What have we learned? American farmers have produced hops from the earliest days of settlement. As we saw with early Quebec, this aspect of self-sufficiency is as one might expect from the colonial expansion of a beer drinking culture. The trade in those hops as been subject to tariffs and other forms of regulation where local markets perceive that they are in need of protection from the trade in foreign goods competing with local products.*** But in a rapidly expanding marketplace such tariffs may serve to foster a stable complete internal economy. As a result, as Americans turned away from dependency on its eastern coast during the first decades of the 1800s to the opportunities inland, hops would go with them.
* I have not laid my hand on a full copy of the original statute, just this later version 9 Anne c.12 with revoked sections.

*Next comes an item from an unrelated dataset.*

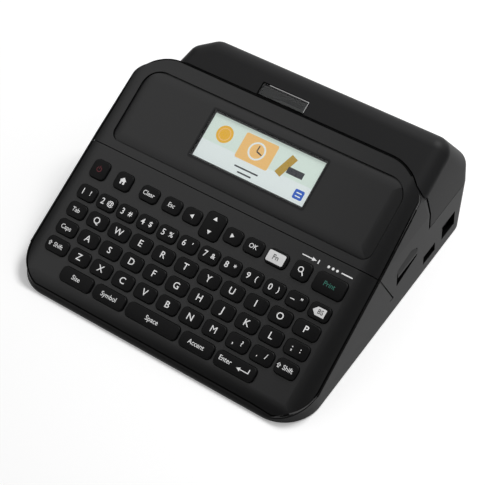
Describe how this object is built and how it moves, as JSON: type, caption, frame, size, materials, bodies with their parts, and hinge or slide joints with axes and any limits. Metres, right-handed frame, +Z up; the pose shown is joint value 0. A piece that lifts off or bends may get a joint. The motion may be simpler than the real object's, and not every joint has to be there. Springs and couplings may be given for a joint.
{
  "type": "label maker",
  "caption": "Desktop label maker with a sloped keyboard and screen, a hinged cover over the tape compartment behind them, and a battery door below.",
  "frame": {"origin": "middle of the bounding box, at the surface the rubber feet stand on", "axes": "+X to the user's right, +Y to the back, +Z up"},
  "size_m": [0.201, 0.1888, 0.082],
  "materials": {
    "case_plastic": "fine matte moulded plastic",
    "cover_plastic": "fine matte moulded plastic, a little darker",
    "panel_plastic": "satin moulded plastic",
    "lid_plastic": "satin moulded plastic",
    "key_plastic": "satin black key plastic",
    "light_key_plastic": "satin black key plastic with a light printed plate",
    "clear_plastic": "clear flat window",
    "screen_glass": "backlit liquid crystal screen",
    "steel": "bright steel",
    "frame_plastic": "grey engineering plastic",
    "gear_plastic": "natural white acetal",
    "brass": "turned brass",
    "motor_steel": "pressed steel can",
    "heat_sink_aluminium": "plain aluminium",
    "head_ceramic": "glazed ceramic strip",
    "cassette_plastic": "light grey moulded plastic",
    "roller_rubber": "dull black rubber",
    "circuit_board": "green solder resist",
    "socket_plastic": "black socket plastic",
    "battery_wrap": "plain wrapped cell"
  },
  "bodies": {
    "case": {"base_shell": "case_plastic", "keyboard_panel": "cover_plastic", "display_housing": "cover_plastic", "display_panel": "panel_plastic", "display_window": "clear_plastic", "lcd_module": "screen_glass", "hinge_pins": "steel", "key_mat": "roller_rubber", "key_circuit_board": "circuit_board", "mechanism_frame": "frame_plastic", "tape_cassette": "cassette_plastic", "print_head": "head_ceramic", "head_heat_sink": "heat_sink_aluminium", "drive_motor": "motor_steel", "fixed_blade": "steel", "cutter_motor": "motor_steel", "main_circuit_board": "circuit_board", "dc_jack": "socket_plastic", "usb_socket": "socket_plastic", "battery_cells": "battery_wrap", "battery_contacts": "steel", "rubber_feet": "roller_rubber", "case_screws": "steel"},
    "cover": {"tape_cover": "lid_plastic", "cover_window": "clear_plastic"},
    "battery_door": {"battery_door": "case_plastic"},
    "release_lever": {"release_lever": "case_plastic"},
    "key_power": {"key_power": "key_plastic"},
    "key_home": {"key_home": "key_plastic"},
    "key_clear": {"key_clear": "key_plastic"},
    "key_escape": {"key_escape": "key_plastic"},
    "key_left": {"key_left": "key_plastic"},
    "key_up_down": {"key_up_down": "key_plastic"},
    "key_right": {"key_right": "key_plastic"},
    "key_ok": {"key_ok": "key_plastic"},
    "key_function": {"key_function": "light_key_plastic"},
    "key_search": {"key_search": "key_plastic"},
    "key_print": {"key_print": "key_plastic"},
    "key_backspace": {"key_backspace": "light_key_plastic"},
    "key_tab": {"key_tab": "key_plastic"},
    "key_caps": {"key_caps": "key_plastic"},
    "key_shift_left": {"key_shift_left": "key_plastic"},
    "key_shift_right": {"key_shift_right": "key_plastic"},
    "key_scale": {"key_scale": "key_plastic"},
    "key_symbol": {"key_symbol": "key_plastic"},
    "key_space": {"key_space": "key_plastic"},
    "key_accent": {"key_accent": "key_plastic"},
    "key_enter": {"key_enter": "key_plastic"},
    "digit_key_row": {"digit_key_row": "key_plastic"},
    "upper_letter_key_row": {"upper_letter_key_row": "key_plastic"},
    "middle_letter_key_row": {"middle_letter_key_row": "key_plastic"},
    "lower_letter_key_row": {"lower_letter_key_row": "key_plastic"},
    "motor_pinion": {"motor_pinion": "brass"},
    "reduction_gear": {"reduction_gear": "gear_plastic"},
    "idler_gear": {"idler_gear": "gear_plastic"},
    "ribbon_spindle": {"ribbon_spindle": "gear_plastic"},
    "platen_roller": {"platen_roller": "roller_rubber"},
    "feed_roller": {"feed_roller": "roller_rubber"},
    "cutter_blade": {"cutter_blade": "steel"},
    "cutter_pinion": {"cutter_pinion": "brass"}
  },
  "joints": [
    {"name": "cover_hinge", "type": "hinge", "parent": "case", "child": "cover", "pos_m": [0, 0.09212, 0.0362], "axis": [-1, 0, 0], "range_deg": [0, 85]},
    {"name": "battery_door_hinge", "type": "hinge", "parent": "case", "child": "battery_door", "pos_m": [0, -0.0329, 0.0017], "axis": [-1, 0, 0], "range_deg": [0, 60]},
    {"name": "release_lever_hinge", "type": "hinge", "parent": "case", "child": "release_lever", "pos_m": [0.0964, 0.02, 0.0318], "axis": [0, -0.9861, -0.1664], "range_deg": [0, 12], "stiffness_Nm_per_rad": 0.05},
    {"name": "key_power_press", "type": "slide", "parent": "case", "child": "key_power", "axis": [0, 0.4431, -0.8965], "range_m": [0, 0.001], "stiffness_N_per_m": 400},
    {"name": "key_home_press", "type": "slide", "parent": "case", "child": "key_home", "axis": [0, 0.4431, -0.8965], "range_m": [0, 0.001], "stiffness_N_per_m": 400},
    {"name": "key_clear_press", "type": "slide", "parent": "case", "child": "key_clear", "axis": [0, 0.4431, -0.8965], "range_m": [0, 0.001], "stiffness_N_per_m": 400},
    {"name": "key_escape_press", "type": "slide", "parent": "case", "child": "key_escape", "axis": [0, 0.4431, -0.8965], "range_m": [0, 0.001], "stiffness_N_per_m": 400},
    {"name": "key_left_press", "type": "slide", "parent": "case", "child": "key_left", "axis": [0, 0.4431, -0.8965], "range_m": [0, 0.001], "stiffness_N_per_m": 400},
    {"name": "key_up_down_rock", "type": "hinge", "parent": "case", "child": "key_up_down", "pos_m": [-0.00115, -0.02321, 0.03718], "axis": [1, 0, 0], "range_deg": [-3, 3], "stiffness_Nm_per_rad": 0.02},
    {"name": "key_right_press", "type": "slide", "parent": "case", "child": "key_right", "axis": [0, 0.4431, -0.8965], "range_m": [0, 0.001], "stiffness_N_per_m": 400},
    {"name": "key_ok_press", "type": "slide", "parent": "case", "child": "key_ok", "axis": [0, 0.4431, -0.8965], "range_m": [0, 0.001], "stiffness_N_per_m": 400},
    {"name": "key_function_press", "type": "slide", "parent": "case", "child": "key_function", "axis": [0, 0.4431, -0.8965], "range_m": [0, 0.001], "stiffness_N_per_m": 400},
    {"name": "key_search_press", "type": "slide", "parent": "case", "child": "key_search", "axis": [0, 0.4431, -0.8965], "range_m": [0, 0.001], "stiffness_N_per_m": 400},
    {"name": "key_print_press", "type": "slide", "parent": "case", "child": "key_print", "axis": [0, 0.4431, -0.8965], "range_m": [0, 0.001], "stiffness_N_per_m": 400},
    {"name": "key_backspace_press", "type": "slide", "parent": "case", "child": "key_backspace", "axis": [0, 0.4431, -0.8965], "range_m": [0, 0.001], "stiffness_N_per_m": 400},
    {"name": "key_tab_press", "type": "slide", "parent": "case", "child": "key_tab", "axis": [0, 0.4431, -0.8965], "range_m": [0, 0.001], "stiffness_N_per_m": 400},
    {"name": "key_caps_press", "type": "slide", "parent": "case", "child": "key_caps", "axis": [0, 0.4431, -0.8965], "range_m": [0, 0.001], "stiffness_N_per_m": 400},
    {"name": "key_shift_left_press", "type": "slide", "parent": "case", "child": "key_shift_left", "axis": [0, 0.4431, -0.8965], "range_m": [0, 0.001], "stiffness_N_per_m": 400},
    {"name": "key_shift_right_press", "type": "slide", "parent": "case", "child": "key_shift_right", "axis": [0, 0.4431, -0.8965], "range_m": [0, 0.001], "stiffness_N_per_m": 400},
    {"name": "key_scale_press", "type": "slide", "parent": "case", "child": "key_scale", "axis": [0, 0.4431, -0.8965], "range_m": [0, 0.001], "stiffness_N_per_m": 400},
    {"name": "key_symbol_press", "type": "slide", "parent": "case", "child": "key_symbol", "axis": [0, 0.4431, -0.8965], "range_m": [0, 0.001], "stiffness_N_per_m": 400},
    {"name": "key_space_press", "type": "slide", "parent": "case", "child": "key_space", "axis": [0, 0.4431, -0.8965], "range_m": [0, 0.001], "stiffness_N_per_m": 400},
    {"name": "key_accent_press", "type": "slide", "parent": "case", "child": "key_accent", "axis": [0, 0.4431, -0.8965], "range_m": [0, 0.001], "stiffness_N_per_m": 400},
    {"name": "key_enter_press", "type": "slide", "parent": "case", "child": "key_enter", "axis": [0, 0.4431, -0.8965], "range_m": [0, 0.001], "stiffness_N_per_m": 400},
    {"name": "digit_key_row_press", "type": "slide", "parent": "case", "child": "digit_key_row", "axis": [0, 0.4431, -0.8965], "range_m": [0, 0.001], "stiffness_N_per_m": 1500},
    {"name": "upper_letter_key_row_press", "type": "slide", "parent": "case", "child": "upper_letter_key_row", "axis": [0, 0.4431, -0.8965], "range_m": [0, 0.001], "stiffness_N_per_m": 1500},
    {"name": "middle_letter_key_row_press", "type": "slide", "parent": "case", "child": "middle_letter_key_row", "axis": [0, 0.4431, -0.8965], "range_m": [0, 0.001], "stiffness_N_per_m": 1500},
    {"name": "lower_letter_key_row_press", "type": "slide", "parent": "case", "child": "lower_letter_key_row", "axis": [0, 0.4431, -0.8965], "range_m": [0, 0.001], "stiffness_N_per_m": 1500},
    {"name": "motor_pinion_spin", "type": "hinge", "parent": "case", "child": "motor_pinion", "pos_m": [-0.06, 0.03852, 0.04296], "axis": [0, 0.6574, 0.7536], "continuous": true},
    {"name": "reduction_gear_spin", "type": "hinge", "parent": "case", "child": "reduction_gear", "pos_m": [-0.054, 0.04905, 0.03378], "axis": [0, 0.6574, 0.7536], "continuous": true},
    {"name": "idler_gear_spin", "type": "hinge", "parent": "case", "child": "idler_gear", "pos_m": [-0.0585, 0.06249, 0.02205], "axis": [0, 0.6574, 0.7536], "continuous": true},
    {"name": "ribbon_spindle_spin", "type": "hinge", "parent": "case", "child": "ribbon_spindle", "pos_m": [-0.03325, 0.04796, 0.03472], "axis": [0, 0.6574, 0.7536], "continuous": true},
    {"name": "platen_roller_spin", "type": "hinge", "parent": "case", "child": "platen_roller", "pos_m": [-0.051, 0.06876, 0.01658], "axis": [0, 0.6574, 0.7536], "continuous": true},
    {"name": "feed_roller_spin", "type": "hinge", "parent": "case", "child": "feed_roller", "pos_m": [-0.066, 0.06876, 0.01658], "axis": [0, 0.6574, 0.7536], "continuous": true},
    {"name": "cutter_pinion_spin", "type": "hinge", "parent": "case", "child": "cutter_pinion", "pos_m": [-0.0806, 0.05367, 0.00931], "axis": [1, 0, 0], "range_deg": [0, 140]},
    {"name": "cutter_blade_swing", "type": "hinge", "parent": "case", "child": "cutter_blade", "pos_m": [-0.0808, 0.06313, 0.02016], "axis": [-1, 0, 0], "range_deg": [0, 28.5]}
  ],
  "couplings": [
    {"joint": "motor_pinion_spin", "follows": "reduction_gear_spin", "ratio": -3.75},
    {"joint": "idler_gear_spin", "follows": "reduction_gear_spin", "ratio": -1.875},
    {"joint": "ribbon_spindle_spin", "follows": "reduction_gear_spin", "ratio": -1.3636},
    {"joint": "platen_roller_spin", "follows": "reduction_gear_spin", "ratio": 2.5},
    {"joint": "feed_roller_spin", "follows": "reduction_gear_spin", "ratio": 2.5},
    {"joint": "cutter_blade_swing", "follows": "cutter_pinion_spin", "ratio": 0.2}
  ]
}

This summary from 1804 indicates to me that it was a comprehensive regulation of the hops market.
** The Krakowski article notes another similar “Shipping records for the schooner Bernard out of Boston destined for New York include 3,000 pounds of hops in February 1763.”
*** Sound familiar?
¹ Update: the buying and selling of ale and brewing ingredients in a small 1808 New York community is recorded in this 2014 post on the first Vassar book.